Where do I transfer?

Sometimes the most time efficient route is to take one line and transfer to another. Certain stations are designated transfer points, but it takes time to learn.


Help new riders by alerting them to transfer points as the train approaches the station.
Provide in-car alerts about which transfers can be made at the upcoming station.

When do I get off?

Most BART cars have maps, but at commute time it may be impossible to get to the map, or even view it through the crowd of people who are standing in front of it. London’s Underground solves the problem with cars dedicated to the particular line. Each car has a “map” of the line with station names above each door. Moscow’s Metro train system improves on the idea, including LEDs that indicate which stations remain to be visited. Get rid of the huge system-wide maps. Borrow from the London Underground but instead of printed placards with LEDs, use the screen that displays the station name. Display line maps and progress along the route. Indicate the direction of travel to assist with quick glance checks of the display.

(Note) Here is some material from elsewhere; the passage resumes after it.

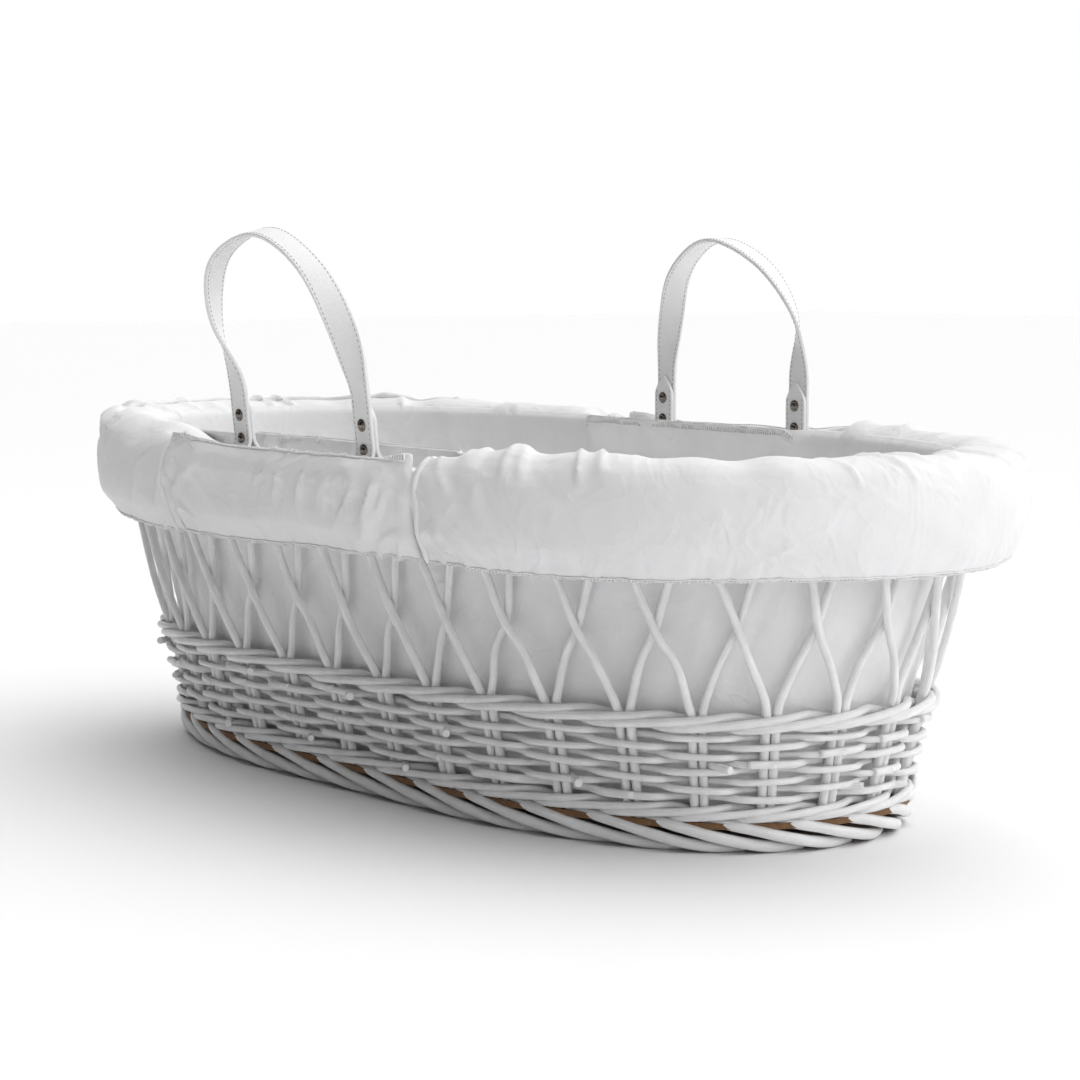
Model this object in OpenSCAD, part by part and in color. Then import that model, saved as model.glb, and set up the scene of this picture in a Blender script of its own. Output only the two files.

Display the name of the upcoming station while the train is moving.

Make it clear which station the car is pulling into. When travelling underground, most stations look more or less the same. Some lines of the Paris metro line have visually distinct architecture, making it easier to distinguish between stations. This is helpful for regular riders, but no so much for newbies or tourists. Someone who is less familiar with the route needs to know the name of the station. Station names are most useful when inside the car.

Display the current station when the train stops.

Good planning before leaving home could also solve some of these problems, but travel tends to present riders with dynamically shifting variables which can’t be planned much in advance. The best travel help is just-in-time, based on current data. The ideal solutions would be available to all riders, regardless of what equipment they personally own. It would be dynamic, updating to reflect current conditions. It would be placed in contexts that deliver information when it is most useful and actionable.